The title itself is the main symbol of the book. The “demon” which is kept in freezers is the smallpox virus.

The Human Hand

The author himself situates the symbolic significance of the human. He invests it with the potential for creating sublime greatness beyond the capacity for most to imagine while reminding the reader that of the equally unimaginable capacity for the simple human contact of one human hand reaching out to another living creature to commence the long process of species devastation:

“The hand is a symbol of humanity, part of what makes us human - the hand that carved the Parthenon, painted the hands of God and Adam on the ceiling of the Sistine Chapel, and wrote King Lear was the only hand that had known smallpox. That same hand had now given the disease to a monkey.”

SECURITY

Viruses are identified symbolically as the guys at the planet’s rock concert wearing the shirts with SECURITY printed in in large black block letters across the back. The virus is charged with the job of controlling crowds to make sure they don’t get out of hand or become a threat due to largesse. Although it verges uncomfortably into the realm of Malthusian economics, it cannot be argued that were it not for viruses, the population of the planet would have long since outgrown its ability to feed even most of it.

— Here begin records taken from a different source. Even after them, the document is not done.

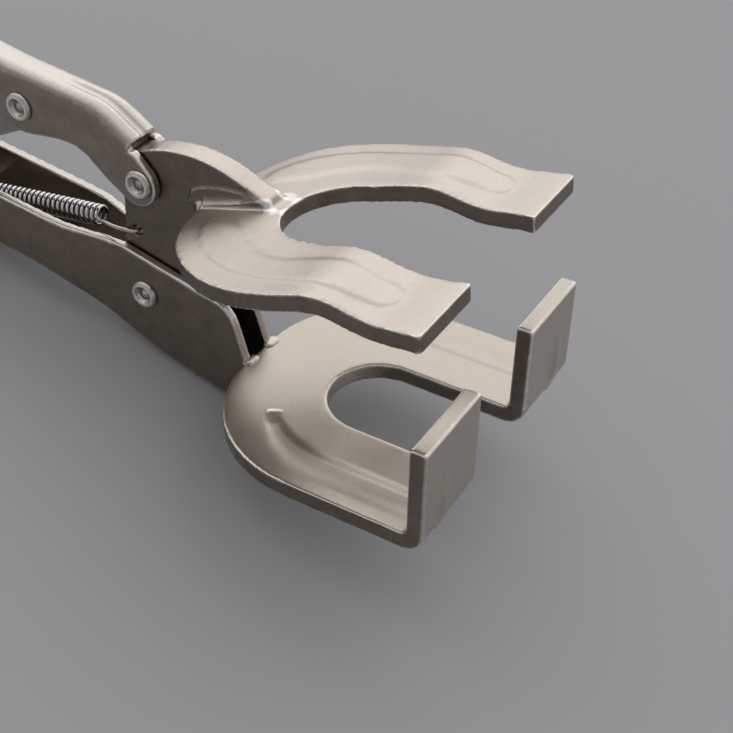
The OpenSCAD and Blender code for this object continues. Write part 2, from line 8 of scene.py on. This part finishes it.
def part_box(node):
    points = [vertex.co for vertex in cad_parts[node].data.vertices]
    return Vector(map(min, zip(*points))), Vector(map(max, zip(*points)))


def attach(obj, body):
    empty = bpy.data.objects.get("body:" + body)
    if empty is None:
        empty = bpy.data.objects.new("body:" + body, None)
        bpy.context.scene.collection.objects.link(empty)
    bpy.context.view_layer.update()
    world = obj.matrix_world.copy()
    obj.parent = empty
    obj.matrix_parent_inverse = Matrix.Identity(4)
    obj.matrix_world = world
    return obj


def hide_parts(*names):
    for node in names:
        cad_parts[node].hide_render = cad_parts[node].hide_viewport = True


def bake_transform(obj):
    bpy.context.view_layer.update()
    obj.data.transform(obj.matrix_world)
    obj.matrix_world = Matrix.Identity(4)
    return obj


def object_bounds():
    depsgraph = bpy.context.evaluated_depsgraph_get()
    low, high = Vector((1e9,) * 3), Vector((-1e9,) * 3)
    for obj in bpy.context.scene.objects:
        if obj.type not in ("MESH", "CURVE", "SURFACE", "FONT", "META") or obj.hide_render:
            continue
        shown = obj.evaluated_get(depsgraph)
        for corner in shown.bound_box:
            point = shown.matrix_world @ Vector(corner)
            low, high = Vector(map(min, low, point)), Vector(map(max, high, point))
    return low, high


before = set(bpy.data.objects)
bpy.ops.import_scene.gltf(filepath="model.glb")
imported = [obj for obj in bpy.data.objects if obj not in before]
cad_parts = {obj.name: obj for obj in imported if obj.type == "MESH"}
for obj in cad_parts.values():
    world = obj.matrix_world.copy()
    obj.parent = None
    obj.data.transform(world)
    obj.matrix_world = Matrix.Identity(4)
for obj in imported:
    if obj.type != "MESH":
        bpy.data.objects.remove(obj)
cad_low, cad_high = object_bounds()

# The view. The pliers are seen from the front right, from above the tips. The camera's place was
# worked out from the two square flanges and the four arm ends, and is measured from the jaw pivot.
low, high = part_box("jaw_pivot_rivet")
jaw_pivot = (low + high) / 2
camera_data = bpy.data.cameras.new("camera")
camera_data.lens = 68.76
camera_data.sensor_width = 36
camera_data.clip_start = 0.01
camera = bpy.data.objects.new("camera", camera_data)
bpy.context.collection.objects.link(camera)
camera_right = Vector((0.82983, 0.5118, 0.22236))
camera_up = Vector((-0.50617, 0.52266, 0.68601))
camera_back = Vector((0.23488, -0.68183, 0.69278))
camera_place = jaw_pivot + Vector((0.140565, -0.230788, 0.247948))
camera_turn = Matrix((camera_right, camera_up, camera_back)).transposed().to_4x4()
camera.matrix_world = Matrix.Translation(camera_place) @ camera_turn
bpy.context.scene.camera = camera

# Floor and light. A plain pale floor under a wide soft sky, brightest high up at the back left, as a
# window behind the bench gives, and one broad lamp there for the soft shadows under the jaws.
bpy.context.scene.view_settings.view_transform = "Standard"
bpy.ops.object.select_all(action="DESELECT")
bpy.ops.mesh.primitive_plane_add(size=5, location=(0, 0, 0))
floor = bpy.context.object
floor.name = "floor"
floor_paint = bpy.data.materials.new("floor_paint")
floor_paint.use_nodes = True
floor_shader = floor_paint.node_tree.nodes["Principled BSDF"]
floor_shader.inputs["Base Color"].default_value = (0.44, 0.44, 0.45, 1)
floor_shader.inputs["Roughness"].default_value = 0.9
floor.data.materials.append(floor_paint)

sky = bpy.data.worlds.new("sky")
sky.use_nodes = True
bpy.context.scene.world = sky
sky_nodes = sky.node_tree.nodes
sky_links = sky.node_tree.links
sky_place = sky_nodes.new("ShaderNodeTexCoord")
sky_side = sky_nodes.new("ShaderNodeVectorMath")
sky_side.operation = "DOT_PRODUCT"
window_side = (-0.45, 0.72, 0.53)
sky_side.inputs[1].default_value = window_side
sky_ramp = sky_nodes.new("ShaderNodeValToRGB")
sky_ramp.color_ramp.elements[0].position = 0.0
sky_ramp.color_ramp.elements[0].color = (0.38, 0.38, 0.39, 1)
sky_ramp.color_ramp.elements[1].position = 0.85
sky_ramp.color_ramp.elements[1].color = (0.98, 0.98, 1.0, 1)
sky_links.new(sky_place.outputs["Generated"], sky_side.inputs[0])
sky_links.new(sky_side.outputs["Value"], sky_ramp.inputs["Fac"])
sky_links.new(sky_ramp.outputs["Color"], sky_nodes["Background"].inputs["Color"])
sky_nodes["Background"].inputs["Strength"].default_value = 1.0

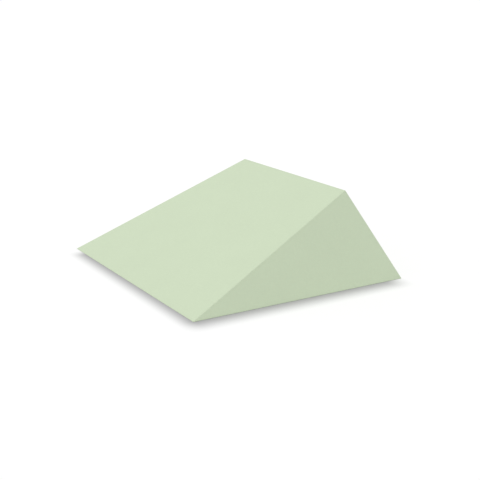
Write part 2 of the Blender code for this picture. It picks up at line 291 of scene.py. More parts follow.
class Nodes:
    """Short ways to add shader nodes to one material."""

    def __init__(self, name):
        self.material = bpy.data.materials.new(name)
        self.material.use_nodes = True
        self.tree = self.material.node_tree
        self.shader = self.tree.nodes["Principled BSDF"]

    def add(self, kind, **settings):
        """A new node, with its properties set."""
        node = self.tree.nodes.new(kind)
        for name, value in settings.items():
            setattr(node, name, value)
        return node

    def plug(self, value, socket):
        """Sets a socket from a number, a colour or another node's output."""
        if isinstance(value, bpy.types.NodeSocket):
            self.tree.links.new(value, socket)
        else:
            socket.default_value = value

    def math(self, operation, a, b=0.0, c=0.0):
        """One maths step."""
        node = self.add("ShaderNodeMath", operation=operation)
        for value, socket in zip((a, b, c), node.inputs):
            self.plug(value, socket)
        return node.outputs[0]

    def multiply(self, first, *others):
        """The product of several values."""
        for other in others:
            first = self.math("MULTIPLY", first, other)
        return first

    def position(self):
        """The place on the surface, in metres."""
        return self.add("ShaderNodeNewGeometry").outputs["Position"]

    def attribute(self, name, output="Vector"):
        """A value stored on the mesh."""
        return self.add("ShaderNodeAttribute", attribute_name=name).outputs[output]

    def split(self, vector):
        """A vector's three parts."""
        node = self.add("ShaderNodeSeparateXYZ")
        self.plug(vector, node.inputs[0])
        return node.outputs

    def texture(self, kind, place, output="Fac", **inputs):
        """A texture's value at a place."""
        node = self.add("ShaderNodeTex" + kind)
        self.plug(place, node.inputs["Vector"])
        for name, value in inputs.items():
            node.inputs[name].default_value = value
        return node.outputs[output]

    def noise(self, place, scale, detail=3.0, roughness=0.5):
        """Noise, from 0 to 1."""
        return self.texture("Noise", place, Scale=scale, Detail=detail, Roughness=roughness)

    def range(self, value, low, high, to_low=0.0, to_high=1.0, smooth=False):
        """Maps a value from one range to another."""
        node = self.add("ShaderNodeMapRange")
        node.interpolation_type = "SMOOTHSTEP" if smooth else "LINEAR"
        names = ("Value", "From Min", "From Max", "To Min", "To Max")
        for name, given in zip(names, (value, low, high, to_low, to_high)):
            self.plug(given, node.inputs[name])
        return node.outputs[0]

    def vary(self, value, amount):
        """A tone round 1 that follows a noise, lighter and darker by an amount."""
        return self.range(value, *NOISE_SPAN, 1.0 - amount, 1.0 + amount)

    def toned(self, colour, *tones):
        """A colour made lighter and darker by tones round 1."""
        node = self.add("ShaderNodeVectorMath", operation="SCALE")
        node.inputs[0].default_value = colour
        self.plug(self.multiply(*tones), node.inputs["Scale"])
        return node.outputs[0]

    def mix(self, share, first, second):
        """A mix of two colours."""
        node = self.add("ShaderNodeMix", data_type="RGBA")
        self.plug(share, node.inputs[0])
        self.plug((*first, 1.0), node.inputs[6])
        self.plug((*second, 1.0), node.inputs[7])
        return node.outputs[2]

    def bump(self, height, depth):
        """A surface normal from a height of 0 to 1, which stands for depth in metres."""
        node = self.add("ShaderNodeBump")
        self.plug(height, node.inputs["Height"])
        node.inputs["Distance"].default_value = depth
        self.plug(node.outputs[0], self.shader.inputs["Normal"])

    def finish(self, colour, roughness, **constants):
        """Plugs the colour and roughness, sets the shader's own sockets, and gives the material."""
        self.plug(colour, self.shader.inputs["Base Color"])
        self.plug(roughness, self.shader.inputs["Roughness"])
        for name, value in constants.items():
            self.shader.inputs[name.replace("_", " ")].default_value = value
        return self.material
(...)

“Viruses are nature’s crowd control, and a pox virus can thin a crowd in a hurry.”

Nature’s Mass Murderer

Smallpox is identified as being the symbolic equivalent of the most prodigious mass murderers in history. In fact, the most prodigious human killers—from Genghis Khan to Hitler—pale in comparison to smallpox. No other disease in the known history of human beings even begins to come close to approaching smallpox at the top of the list as the most ruthless killing machine during its heyday:

“Epidemiologists think that smallpox killed roughly one billion people during its last hundred years of activity on earth.”